Maria’s arms remained crossed. “Okay, but what am I supposed to say?”
“You just gave me a mountain of information about what admittedly sounds like a pretty cool piece of real estate, but it’s all data. Take all those features and turn them into benefits for a particular person. The very definition of a ‘benefit’ is that it offers value to someone. Stories are always about people. How will this house deliver the transformation your ideal buyer is looking for?”
“Transformation?” asked Maria.
“Stories move from conflict to transformation. Someone is shopping for their dream home, and that property is going to allow them to fulfill a certain vision for themselves and their family.
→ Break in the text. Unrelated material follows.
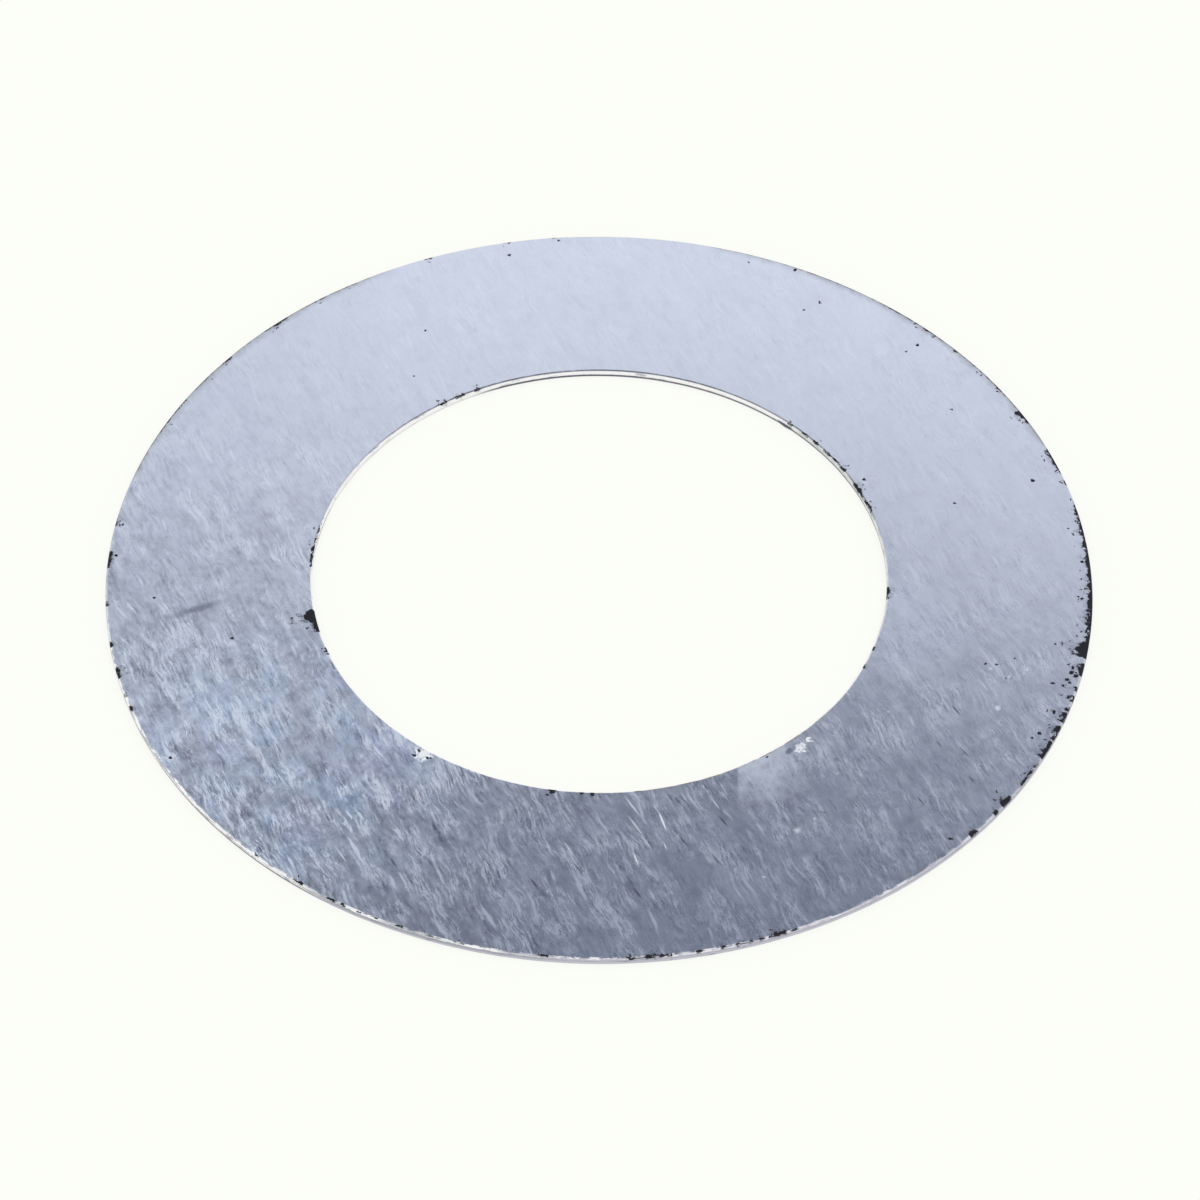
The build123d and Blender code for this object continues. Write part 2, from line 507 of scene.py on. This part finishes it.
TONE_MIDDLE = 0.080
tone = scaled(tree, hairs, 0.72, product(tree, fibre, 0.40))
tone = product(tree, tone, clusters)
for part, share in (
    (streaks["Fibre"], 0.25),
    (highest(tree, main["Light"], long_marks["Light"]), 0.52),
    (highest(tree, main["Dark"], long_marks["Dark"]), -0.24),
    (clouds, 0.08),
    (mottle, 0.17),
    (second_pass, 0.20),
):
    tone = scaled(tree, part, share, tone)
tone = product(tree, number(tree, "SUBTRACT", tone, TONE_MIDDLE), wear_and_contrast)
relief = product(tree, fibre, wear_and_contrast)

# The front is darker, with painted shade. The left is blue and violet in broad clouds.
front_shade = ramp(tree, lean(259), -0.3, 0.65)
left = ramp(tree, distance_from(-36, -31), 27, 9)
blue = product(tree, left, ramp(tree, clouds, -0.5, 0.5), 0.75)
violet = product(tree, left, ramp(tree, noise(tree, spread, 0.14, 2.0), -0.1, 0.5), 0.5)
colour = mixed(tree, front_shade, STEEL, FRONT_SHADE)
colour = mixed(tree, blue, colour, BLUE)
colour = mixed(tree, violet, colour, VIOLET)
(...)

Or do you think a single person is a good fit?”
“Oh no,” said Maria. “Two bedrooms close to a school … I envision a young couple … maybe with a young kid … or planning to have one soon.”
“Keep going,” I encouraged. “Who are they? Tell me their story.”
“They’re professional people who work in the high-rise office towers on Brickell Avenue … or maybe one of them works at home … but they don’t want to live in the middle of the city. They want a place to come home to at the end of the day that has a yard with a mango tree and a puppy. And maybe they have a taste for old Florida architecture—a little Key West, a little art deco.”
Maria grew animated as she brought her imaginary buyers to life.
“They have one car between them so they live close to the rail system.”
“Good, you’re getting this. What about the school?” I prompted.
“This is Miami so maybe they’re Latinos—Cubans or Venezuelans or Colombians like me. They want their kid to speak English but Spanish is also important. Coral Way K-8 is a bilingual school, so…”
“Yes!” I interrupted. “You just told me a story about a young family—how they want to live and work and commute and educate their child, what their tastes and lifestyle choices are.
“Now let me ask you your own question, Maria: How can you use this? How can you put storytelling to work in your real estate business? Think for a moment.”
Maria closed her eyes and took a breath. “I think what you’re suggesting … is that if I just list a bunch of specifications, I’m not thinking about whether a piece of property is good for buyer X or buyer Y; I’m just adding the property to the MLS database and waiting for someone to compare it to their list of preferences. But if I think about the buyer’s story—if I think about their authentic needs—I can write the listing in a way that appeals to that ideal homeowner. Maybe I could write in the description that ‘this home is perfect for a young family who…’”
“Yes, and as a realtor, you might choose to specialize in a certain type of property that dovetails with a certain kind of story, or, at very least, you’ll have conversations with your buyers that go deeper than, ‘How many bedrooms are you looking for?’ and ‘How many square feet?” Why not specialize in art deco or mid-century modern or old Spanish stucco homes? You could build a real estate empire around establishing yourself as the go-to expert in a particular category.”
“Lead by listening,” I continued. “Understand your buyers’ stories. Ask the right questions because your clients might not be clear about those stories, themselves. Put the pieces together and what happens?”
“The customer feels … listened to … and understood?”
“Exactly … and who will they want to work with?” I pointed at Maria. “Then you can show them homes that will deliver the transformation they’re really looking for. And you’ll spend a lot less time driving around showing them properties in their price range that don’t fit their needs.”
“I guess I got hung up in the business end of things—getting more listings and earning commissions and…”
“We all fall into that trap,” I reassured her. “But though it may look like you’re selling properties, you’re really in the business of selling happy endings. Customers—whether they’re buying or selling—come to you with incomplete stories. Some are starting new ones and some need to finish old ones so they can move on. Understand their stories. Reframe the data and position it to provide the transformations buyers are looking for. Talk about people. Sell the benefits, not the features, and you’ll find that the listings and commissions and other day-to-day business operations will more or less take care of themselves.”
“I like this,” said Maria. “It feels … meaningful.”
“There are sixty-thousand realtors running around Miami trying to move properties. When you stop selling stuff and start telling stories that connect with people, you’ll have a lot more fun and you’ll find a lot more success.”
“I guess that’s my transformation,” mused Maria.
“And that’s what storytelling has to do with real estate—everything.”